HB Series Dynamometers

HB series are the successors to the TA/TB series hysteresis brake dynamometers, which have demonstrated many years of reliable operation. The torque accuracy has been improved to ±0.1% of the rated torque, and the maximum rotation speed has been significantly improved to 60,000 rpm in the lower torque models. Two types of high-resolution encoder options are available, which enable ultra-low speed measurements of 10 rpm and 5 rpm. We offer a lineup of 13 models with rated torques ranging from 5 mN·m to 50 N·m, including short plate models and models for temperature chambers.

Motor Testing Equipment（PDF: 4.6MB）
Torque Dynamometer (PDF: 3.3MB)

A hysteresis brake is structured to rotate a rotor made of high permeability magnetic material inside an air gap containing a magnetic field formed by a cog-wheel-shaped stator. The magnetic flux flowing in the stator passes through the rotor, creating magnetic friction between the rotor and the stator, and acting as a non-contacting brake. This magnetic friction is proportional to the strength of the magnetic flux penetrating the rotor, and the strength of this magnetic flux can be adjusted by changing the strength of the exciting current applied to the coil. Therefore, a hysteresis brake makes it easy to adjust the braking force regardless of the rotation speed of the rotor.

The brakes of HB series dynamometers are retained by bearings on the equipment frame. When the rotor is turned by the motor under measurement and braked by magnetic friction with the stator, a reaction force is generated on the stator and the stator tries to rotate. This reaction force is detected by a load cell as the brake torque. Since the rotational moment acting on the stator is detected in an extremely static fashion, it is less susceptible to vibration than methods that involve detecting torque on a rotating shaft, and results in a stable detection method that is suitable for high-speed rotation.

• In our highly reliable hysteresis brake, which is supported by 50 years of experience, we have reduced the gap between the rotor and stator and minimized the inertia moment of the rotor, resulting in better torque control performance and less vibration during rotation.
• The torque accuracy is ±0.1% of the rated torque (accuracy of the system including DM5000 Controller, after calibration) in all the 13 models.
• World-class high-speed rotation: 60,000 rpm in three models with rated torques of 50, 100 and 200 mN·m, and 50,000 rpm in the 500 mN·m model.
• An optional rotary encoder for the measurement of extremely low speeds: 10–10,000 rpm (600P/R) and 5–5,000 rpm (1200P/R).
• Uses the well-established MMJ-series motor mounting jigs, although custom-made jigs can also be made.
• For seven models, ranging from HB-50MN (rated 50 mN·m) to HB-5N (rated 5 Nm), short plate models and models for temperature chambers are available as standard.

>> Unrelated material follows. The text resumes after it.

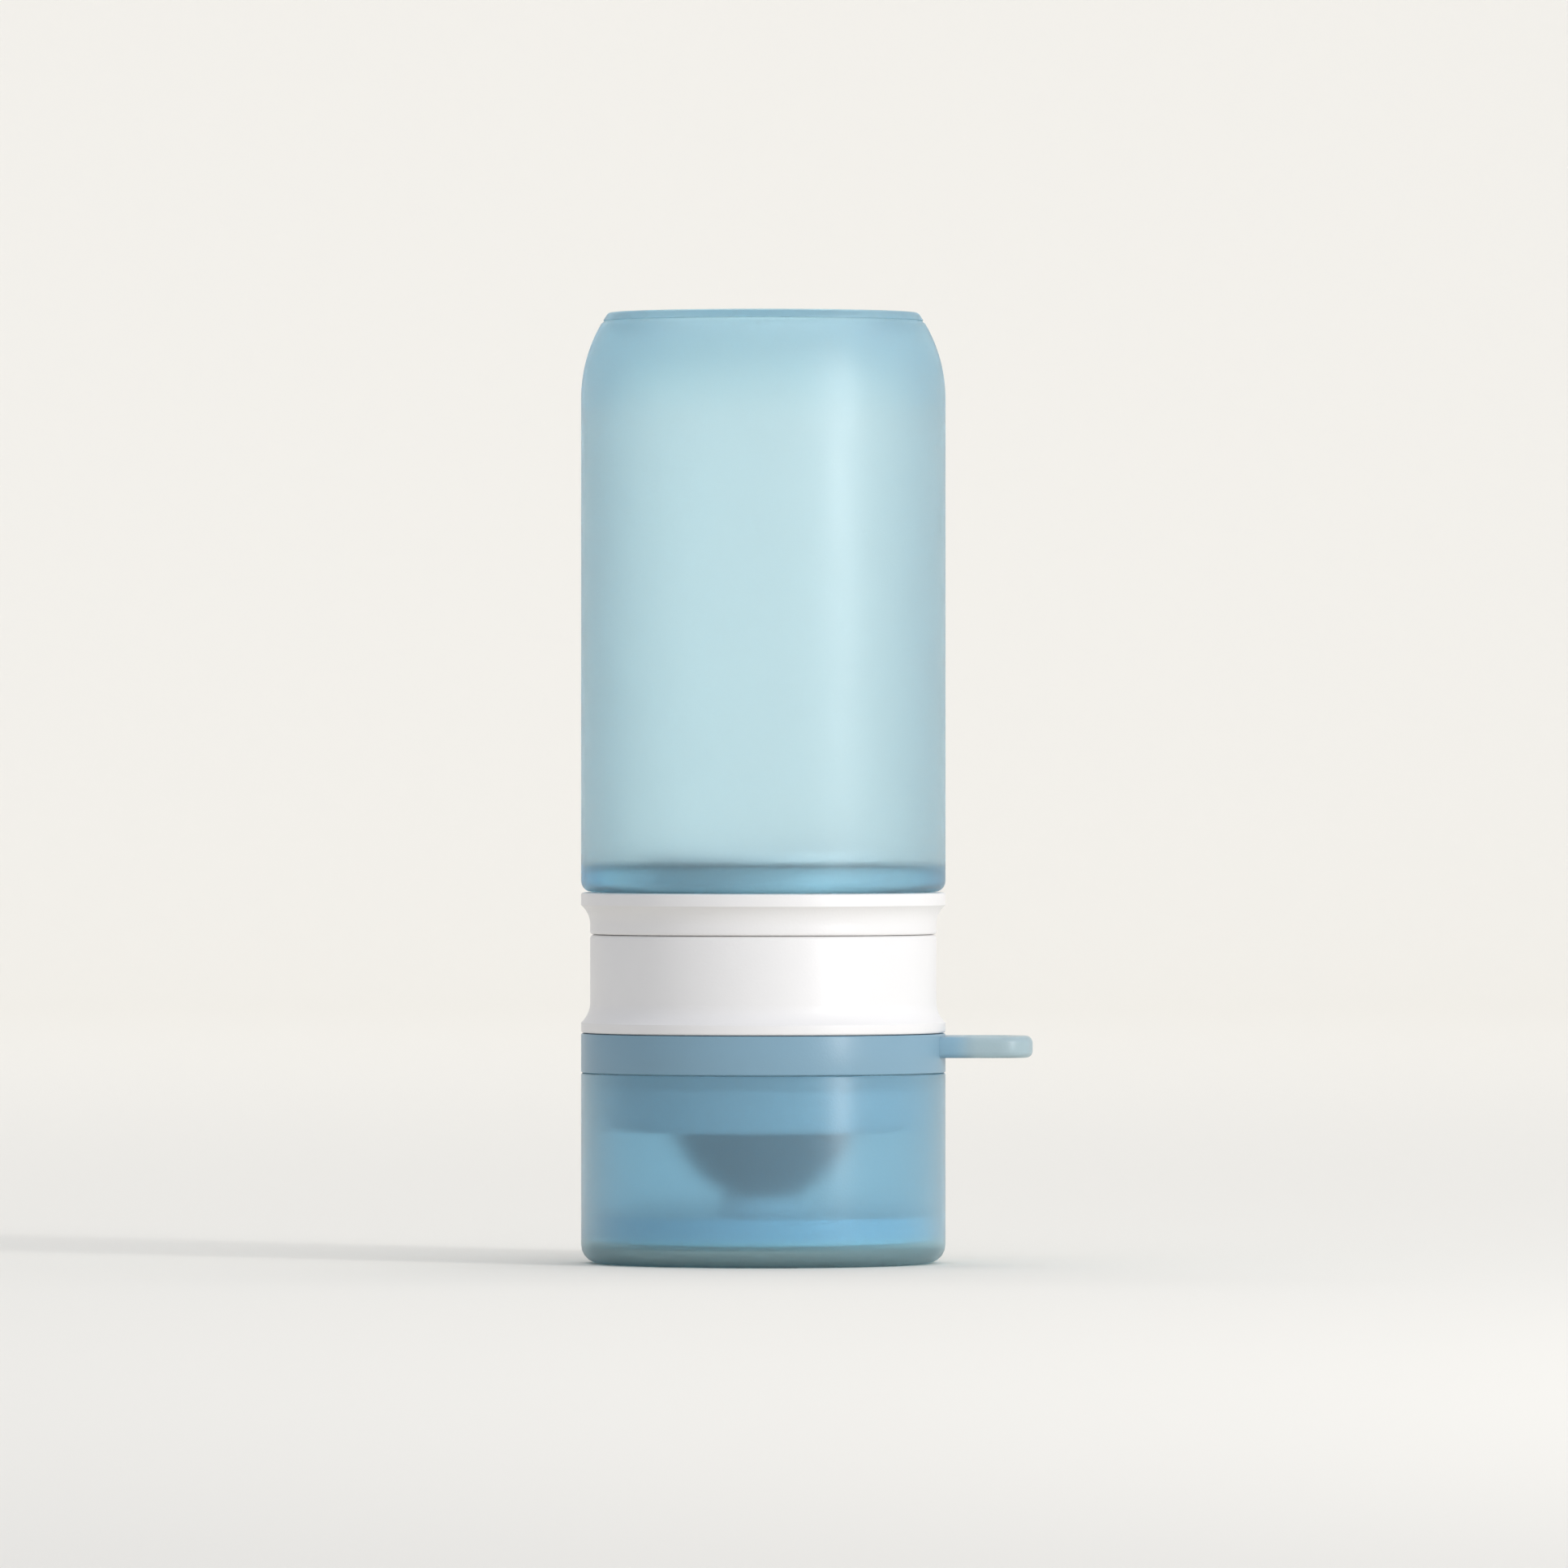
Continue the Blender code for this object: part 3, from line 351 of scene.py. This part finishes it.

(∗1) All the models have two kinds of low-speed encoder versions, 600P/R type (10-10,000 rpm) and 1200P/R type (5-5,000 rpm).
(∗2) 3 minute power rating for HB-50N
(∗3) Customized jigs are available.

Specifications（PDF: 1.37MB）

Power absorption curves（PDF: 1.07MB）

MMJ-series motor mounting jigs have an adjustment function for centering the motor and measurement axes. Four models are available for twelve measurement units ranging from HB-5MN to HB-20N. Since the surface of the V block of MMJ on which the motor under test is placed is designed to be parallel with the shaft of the dynamometer, the shafts of the motor and dynamometer will be parallel when they are simply mounted on the V block. As a result, alignment is easy to achieve.

Optional calibration bar and weight are needed to calibrate the dynamometer. Attach the calibration bar to the shaft as shown in the figure, and suspend weight from the groove in the calibration bar as instructed by the dedicated software. There is no need for troublesome volume adjustments because the zero adjustment and CW/CCW torque adjustment are performed in the dedicated software.